Our Uber driver from the airport was from Nepal. So was our waiter at the breakfast restaurant the next morning. There was a Nepalese restaurant up the street. They were all surprised when I started talking Nepali, much less seeing me with Champa.

We timed our Lisbon visit to coincide with the 50th anniversary of Portugal’s Carnation Revolution, when a military coup toppled the fascist dictatorship of António Salazar. People filled the streets holding red carnations. They cheered as aging former coup members waved from old military vehicles. Given what’s been happening in our own country, the four of us felt like cheering, too, as we watched people reaffirm their commitment to democracy.

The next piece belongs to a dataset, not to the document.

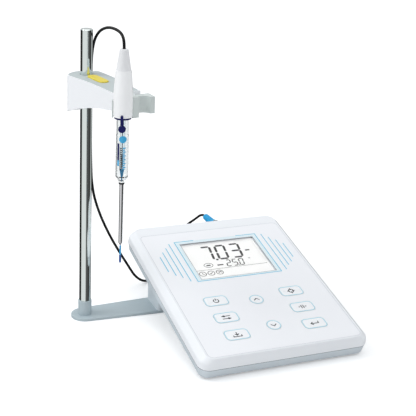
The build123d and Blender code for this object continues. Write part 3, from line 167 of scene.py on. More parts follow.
WHITE = (1, 1, 1, 1)
LOOKS = {
    "case": material("case_white_plastic", srgb(241, 244, 248), 0.38, grain=0.10, spread=0.04,
                     patch=0.01),
    # painted shade: the lower shell and the foot get a blue grey copy of the case's white
    "lower": material("case_lower_shaded_plastic", srgb(212, 221, 227), 0.42, grain=0.12, spread=0.04,
                      patch=0.01),
    "panel": material("panel_film", srgb(244, 246, 250), 0.30, grain=0.04, spread=0.03),
    "key": material("key_film", srgb(246, 248, 251), 0.28, grain=0.04, spread=0.03),
    "print_blue": print_ink("print_blue", srgb(112, 196, 224)),
    "print_pale": print_ink("print_pale_blue", srgb(226, 241, 247)),
    "print_key": print_ink("print_key_blue", srgb(176, 218, 232)),
    "print_rim": print_ink("print_rim_grey", srgb(206, 209, 217)),
    "print_disc": print_ink("print_light_blue", srgb(58, 172, 222)),
    "print_dark": print_ink("print_dark", srgb(34, 38, 44), 0.4),
    "print_grey": print_ink("print_grey", srgb(146, 150, 158), 0.4),
    # painted shade for the groove between the shells
    "seam": print_ink("seam_shadow", srgb(92, 100, 108), 0.6),
    "segment": print_ink("display_segment", srgb(22, 24, 28)),
    # painted light: the display glows white to lift the shade of its recess, and its colour is
    # darkened to make up for the glow
    "lcd": material("display_glass_painted_glow", srgb(188, 189, 188), 0.25, grain=0.02, spread=0.03,
                    Emission_Color=WHITE, Emission_Strength=0.42),
    "window": glass("display_window", WHITE, 1.1),
    "clear": glass("electrode_glass", srgb(250, 253, 254), 1.42),
    "inner": glass("electrode_inner_glass", srgb(244, 250, 252), 1.15),
    "board": material("solder_mask", srgb(28, 96, 60), 0.35, grain=0.1, patch=0.1),
    "chip": material("dark_plastic", srgb(40, 42, 46), 0.45, grain=0.15, spread=0.05),
    "dark_panel": material("rear_panel_plastic", srgb(62, 66, 72), 0.5, grain=0.2, spread=0.05),
    "jack": material("jack_plastic", srgb(34, 36, 40), 0.4, grain=0.1, spread=0.05),
    "dome": steel("stamped_steel", srgb(200, 202, 205)),
    "screw": steel("zinc_steel", srgb(196, 198, 202), 0.35, grain=0.1, spread=0.08),
    "nickel": steel("nickel_plate", srgb(205, 203, 198), 0.22, grain=0.05, spread=0.06),
    "rubber": material("foot_rubber", srgb(44, 45, 48), 0.8, grain=0.3, spread=0.05),
    "plate": material("plate_powder_coat", srgb(181, 195, 201), 0.45, grain=0.35,
                      grain_scale=1400.0, spread=0.04, patch=0.02),
    "chrome": steel("pole_chrome", srgb(222, 230, 228), 0.06, spread=0.02),
    "arm": material("arm_white_plastic", srgb(243, 245, 248), 0.42, grain=0.12, spread=0.04,
                    patch=0.01),
    # painted shade: the arm's top gets a darker grey green than the arm's white
    "cover": material("arm_top_shaded_grey", srgb(190, 200, 201), 0.42, grain=0.14, spread=0.04,
                      patch=0.02),
    "clip": material("clip_grey_plastic", srgb(208, 216, 214), 0.40, grain=0.12, spread=0.04,
                     patch=0.02),
    "nylon": material("nylon", srgb(228, 226, 218), 0.5, grain=0.1),
    "yellow": material("button_yellow", srgb(232, 212, 62), 0.38, grain=0.08, spread=0.04,
                       patch=0.03),
    "jaw": steel("ground_steel", srgb(180, 182, 186)),
    "spring": steel("spring_steel", srgb(170, 172, 176)),
    "cap": material("cap_white", srgb(249, 250, 251), 0.28, grain=0.04, spread=0.03),
    "boot": material("boot_pale_rubber", srgb(232, 233, 235), 0.5, grain=0.12, spread=0.04),
    "navy": material("navy_rubber", srgb(6, 14, 88), 0.45, grain=0.08, spread=0.05,
                     Specular_IOR_Level=0.2),
    "silver": steel("silver_wire", srgb(206, 208, 210)),
    "cone": material("junction_blue", srgb(46, 158, 214), 0.3, grain=0.04, spread=0.04),
    "stem": steel("stem_steel", srgb(214, 215, 218), 0.15, grain=0.02, spread=0.03),
    "tip": material("tip_blue_glass", srgb(40, 92, 170), 0.15, grain=0.02,
                    Transmission_Weight=0.4),
    "lead": material("lead_jacket", srgb(5, 5, 6), 0.5, spread=0.06, Specular_IOR_Level=0.25),
    "tie": material("tie_white", srgb(226, 227, 228), 0.5, grain=0.08),
    "bnc_boot": material("boot_blue_rubber", srgb(36, 170, 224), 0.42, grain=0.10, spread=0.05),
}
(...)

Back in the 15th and 16th centuries, the Portuguese were at the forefront of European exploration. They were the first to reach India by sea, settled what became Brazil and established trading posts in Asia and Africa. Despite its small size, Portugal became one of the world’s most powerful countries, as we saw celebrated at the tomb of Vasco da Gama and at Lisbon’s “Monument of the Discoveries.” It’s a fascinating but complicated legacy.

Our second stop was Coimbra, known for its great universities, which we visited as students prepared for graduation in black robes that reminded me of both Harry Potter and the many graduations I attended at Duke. We also went to a concert of fado music, the melancholic genre featuring mournful songs and guitars.

Then we continued north to the Douro Valley, with its stunning scenery and wineries, and Porto, the country’s second largest city. Since there were four of us, we hired cars and drivers instead of riding the trains. It cost only a bit more and proved much more convenient. We were picked up and dropped off everywhere and could stop along the way at the castles of Óbidos, the Batalha Monastery and the “Little Venice” town of Aveiro, among other places.

Oh, yes, the hills. I wrote recently that my experience in Nepal has made me smug about “mountains” around the world. Portugal’s highest mountain, Mount Pico, is a mere 7,713 feet, just over a quarter of Mount Everest’s height. But “hills” are a different story. Portugal has them everywhere, reminding me of San Francisco. They were a great way to walk off some of the pastries we ate, from Portugal’s famous pastel de nata tarts to regional delicacies such as Aveiro’s ovos moles.

Looking back, I guess we were busier than “chill, with hills.” Let’s just say that Portugal left us feeling elevated.